Data entries
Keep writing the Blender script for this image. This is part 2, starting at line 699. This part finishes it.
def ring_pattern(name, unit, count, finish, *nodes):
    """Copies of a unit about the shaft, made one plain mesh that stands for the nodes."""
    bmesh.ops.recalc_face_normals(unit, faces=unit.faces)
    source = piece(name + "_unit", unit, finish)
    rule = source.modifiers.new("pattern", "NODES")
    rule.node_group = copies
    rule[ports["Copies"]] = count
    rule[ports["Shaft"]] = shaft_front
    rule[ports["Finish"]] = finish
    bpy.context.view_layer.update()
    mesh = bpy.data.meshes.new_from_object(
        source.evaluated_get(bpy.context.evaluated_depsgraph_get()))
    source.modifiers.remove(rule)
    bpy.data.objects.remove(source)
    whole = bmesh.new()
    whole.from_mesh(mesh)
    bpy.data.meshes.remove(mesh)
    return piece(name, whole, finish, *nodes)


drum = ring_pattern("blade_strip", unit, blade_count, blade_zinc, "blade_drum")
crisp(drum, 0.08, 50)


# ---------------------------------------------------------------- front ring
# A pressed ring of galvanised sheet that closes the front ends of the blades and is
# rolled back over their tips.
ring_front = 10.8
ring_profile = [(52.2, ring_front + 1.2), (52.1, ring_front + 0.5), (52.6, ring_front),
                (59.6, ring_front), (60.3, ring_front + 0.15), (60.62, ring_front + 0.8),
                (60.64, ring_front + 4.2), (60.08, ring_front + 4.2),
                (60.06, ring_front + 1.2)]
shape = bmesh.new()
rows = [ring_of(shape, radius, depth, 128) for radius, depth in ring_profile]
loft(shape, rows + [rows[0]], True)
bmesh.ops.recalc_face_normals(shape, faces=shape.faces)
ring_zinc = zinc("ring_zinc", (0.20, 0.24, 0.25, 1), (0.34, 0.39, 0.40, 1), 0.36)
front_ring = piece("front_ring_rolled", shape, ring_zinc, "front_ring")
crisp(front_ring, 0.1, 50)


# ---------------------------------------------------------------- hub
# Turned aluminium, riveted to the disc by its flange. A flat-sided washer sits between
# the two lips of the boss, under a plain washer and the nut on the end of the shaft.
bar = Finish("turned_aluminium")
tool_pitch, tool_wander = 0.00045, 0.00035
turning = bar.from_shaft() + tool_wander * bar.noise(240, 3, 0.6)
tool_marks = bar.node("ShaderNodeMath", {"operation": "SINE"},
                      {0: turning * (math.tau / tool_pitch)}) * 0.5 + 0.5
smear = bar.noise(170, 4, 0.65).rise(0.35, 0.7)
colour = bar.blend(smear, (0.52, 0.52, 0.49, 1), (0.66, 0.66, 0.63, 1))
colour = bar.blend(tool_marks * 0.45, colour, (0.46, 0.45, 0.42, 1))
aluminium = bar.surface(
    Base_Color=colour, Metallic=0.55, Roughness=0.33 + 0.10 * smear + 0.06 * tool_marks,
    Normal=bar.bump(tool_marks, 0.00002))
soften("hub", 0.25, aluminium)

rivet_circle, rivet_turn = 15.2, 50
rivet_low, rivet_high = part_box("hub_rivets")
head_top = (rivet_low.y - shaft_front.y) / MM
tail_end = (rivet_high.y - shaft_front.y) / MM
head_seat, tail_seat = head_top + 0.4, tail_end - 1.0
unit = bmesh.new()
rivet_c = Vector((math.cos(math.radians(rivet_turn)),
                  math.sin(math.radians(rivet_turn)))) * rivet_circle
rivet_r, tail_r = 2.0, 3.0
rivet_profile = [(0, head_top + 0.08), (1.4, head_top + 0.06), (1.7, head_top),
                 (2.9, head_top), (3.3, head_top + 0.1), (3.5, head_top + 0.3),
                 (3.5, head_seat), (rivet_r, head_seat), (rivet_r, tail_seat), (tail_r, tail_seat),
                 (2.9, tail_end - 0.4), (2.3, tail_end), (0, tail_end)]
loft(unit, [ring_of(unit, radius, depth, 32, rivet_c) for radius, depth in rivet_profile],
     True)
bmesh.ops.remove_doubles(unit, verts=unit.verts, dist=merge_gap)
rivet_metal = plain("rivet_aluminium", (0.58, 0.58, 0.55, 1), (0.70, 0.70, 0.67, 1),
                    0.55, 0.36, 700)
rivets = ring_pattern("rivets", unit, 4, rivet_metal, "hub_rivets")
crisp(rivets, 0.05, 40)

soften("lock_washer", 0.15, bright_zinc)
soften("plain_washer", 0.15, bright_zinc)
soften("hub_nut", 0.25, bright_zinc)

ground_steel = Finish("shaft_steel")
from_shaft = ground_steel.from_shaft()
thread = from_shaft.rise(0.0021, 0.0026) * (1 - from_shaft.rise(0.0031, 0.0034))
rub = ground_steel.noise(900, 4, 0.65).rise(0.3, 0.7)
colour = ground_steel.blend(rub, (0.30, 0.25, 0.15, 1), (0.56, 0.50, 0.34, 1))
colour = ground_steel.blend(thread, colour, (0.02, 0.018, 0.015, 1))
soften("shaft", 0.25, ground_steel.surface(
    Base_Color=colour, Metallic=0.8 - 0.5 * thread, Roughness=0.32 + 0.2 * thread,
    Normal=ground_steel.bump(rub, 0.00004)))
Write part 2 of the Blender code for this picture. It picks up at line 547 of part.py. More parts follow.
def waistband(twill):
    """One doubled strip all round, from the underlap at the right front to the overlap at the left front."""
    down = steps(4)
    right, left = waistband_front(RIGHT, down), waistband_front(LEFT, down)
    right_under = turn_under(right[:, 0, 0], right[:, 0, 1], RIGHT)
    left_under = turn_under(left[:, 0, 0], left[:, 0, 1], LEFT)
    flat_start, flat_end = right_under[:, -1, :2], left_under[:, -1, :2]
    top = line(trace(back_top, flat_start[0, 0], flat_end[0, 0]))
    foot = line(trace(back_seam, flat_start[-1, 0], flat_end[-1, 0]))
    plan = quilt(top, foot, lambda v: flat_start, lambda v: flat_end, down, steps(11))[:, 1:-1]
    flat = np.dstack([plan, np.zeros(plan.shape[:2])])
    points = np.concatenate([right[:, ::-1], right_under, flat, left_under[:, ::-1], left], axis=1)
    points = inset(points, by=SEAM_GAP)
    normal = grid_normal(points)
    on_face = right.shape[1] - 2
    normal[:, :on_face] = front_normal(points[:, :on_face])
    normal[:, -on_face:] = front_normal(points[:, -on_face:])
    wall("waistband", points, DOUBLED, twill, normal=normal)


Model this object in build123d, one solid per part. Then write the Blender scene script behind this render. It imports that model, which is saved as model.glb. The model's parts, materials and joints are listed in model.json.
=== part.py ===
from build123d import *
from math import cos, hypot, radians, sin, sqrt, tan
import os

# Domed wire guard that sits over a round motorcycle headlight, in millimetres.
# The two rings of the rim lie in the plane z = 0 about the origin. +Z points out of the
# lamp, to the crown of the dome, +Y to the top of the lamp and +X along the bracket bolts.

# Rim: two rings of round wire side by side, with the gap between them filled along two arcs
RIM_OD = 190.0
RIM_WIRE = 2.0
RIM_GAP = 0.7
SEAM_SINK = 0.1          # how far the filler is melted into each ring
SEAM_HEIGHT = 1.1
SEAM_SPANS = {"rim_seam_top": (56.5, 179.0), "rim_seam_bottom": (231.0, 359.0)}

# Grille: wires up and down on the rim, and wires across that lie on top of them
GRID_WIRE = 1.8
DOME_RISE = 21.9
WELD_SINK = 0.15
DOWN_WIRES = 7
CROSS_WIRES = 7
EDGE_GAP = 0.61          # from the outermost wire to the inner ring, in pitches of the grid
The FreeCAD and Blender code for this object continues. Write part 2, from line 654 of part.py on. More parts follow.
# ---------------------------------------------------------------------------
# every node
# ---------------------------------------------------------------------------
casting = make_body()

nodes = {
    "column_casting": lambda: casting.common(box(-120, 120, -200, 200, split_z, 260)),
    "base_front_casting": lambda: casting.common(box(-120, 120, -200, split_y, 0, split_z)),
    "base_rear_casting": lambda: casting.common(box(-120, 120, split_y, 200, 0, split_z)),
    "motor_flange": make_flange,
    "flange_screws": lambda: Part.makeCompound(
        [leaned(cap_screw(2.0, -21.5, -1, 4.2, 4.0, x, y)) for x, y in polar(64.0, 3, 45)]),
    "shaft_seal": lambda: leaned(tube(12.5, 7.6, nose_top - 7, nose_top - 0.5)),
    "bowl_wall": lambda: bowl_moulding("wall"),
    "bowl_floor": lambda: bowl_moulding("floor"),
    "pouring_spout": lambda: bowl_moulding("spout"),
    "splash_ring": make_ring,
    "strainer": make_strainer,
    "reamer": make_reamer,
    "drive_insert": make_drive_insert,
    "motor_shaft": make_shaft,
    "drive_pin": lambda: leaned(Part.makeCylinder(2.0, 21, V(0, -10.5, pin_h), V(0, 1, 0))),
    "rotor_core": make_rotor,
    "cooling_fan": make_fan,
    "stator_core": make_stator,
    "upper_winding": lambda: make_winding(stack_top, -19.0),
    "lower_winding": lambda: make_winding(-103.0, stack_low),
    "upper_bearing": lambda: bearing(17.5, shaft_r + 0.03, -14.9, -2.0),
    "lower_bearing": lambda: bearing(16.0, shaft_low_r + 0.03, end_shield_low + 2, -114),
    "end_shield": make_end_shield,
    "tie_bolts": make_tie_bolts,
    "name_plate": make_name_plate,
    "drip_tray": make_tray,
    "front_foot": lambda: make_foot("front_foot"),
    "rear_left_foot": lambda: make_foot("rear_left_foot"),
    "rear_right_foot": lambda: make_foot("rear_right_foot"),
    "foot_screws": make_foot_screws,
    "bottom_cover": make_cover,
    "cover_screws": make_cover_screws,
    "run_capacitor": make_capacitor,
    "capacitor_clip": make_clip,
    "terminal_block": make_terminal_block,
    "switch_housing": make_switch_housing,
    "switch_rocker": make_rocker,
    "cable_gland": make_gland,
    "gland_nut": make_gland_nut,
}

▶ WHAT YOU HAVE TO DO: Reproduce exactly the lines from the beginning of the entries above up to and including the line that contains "crisp(drum, 0.08, 50)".

▶ THE SOLUTION:
Keep writing the Blender script for this image. This is part 2, starting at line 699. This part finishes it.
def ring_pattern(name, unit, count, finish, *nodes):
    """Copies of a unit about the shaft, made one plain mesh that stands for the nodes."""
    bmesh.ops.recalc_face_normals(unit, faces=unit.faces)
    source = piece(name + "_unit", unit, finish)
    rule = source.modifiers.new("pattern", "NODES")
    rule.node_group = copies
    rule[ports["Copies"]] = count
    rule[ports["Shaft"]] = shaft_front
    rule[ports["Finish"]] = finish
    bpy.context.view_layer.update()
    mesh = bpy.data.meshes.new_from_object(
        source.evaluated_get(bpy.context.evaluated_depsgraph_get()))
    source.modifiers.remove(rule)
    bpy.data.objects.remove(source)
    whole = bmesh.new()
    whole.from_mesh(mesh)
    bpy.data.meshes.remove(mesh)
    return piece(name, whole, finish, *nodes)


drum = ring_pattern("blade_strip", unit, blade_count, blade_zinc, "blade_drum")
crisp(drum, 0.08, 50)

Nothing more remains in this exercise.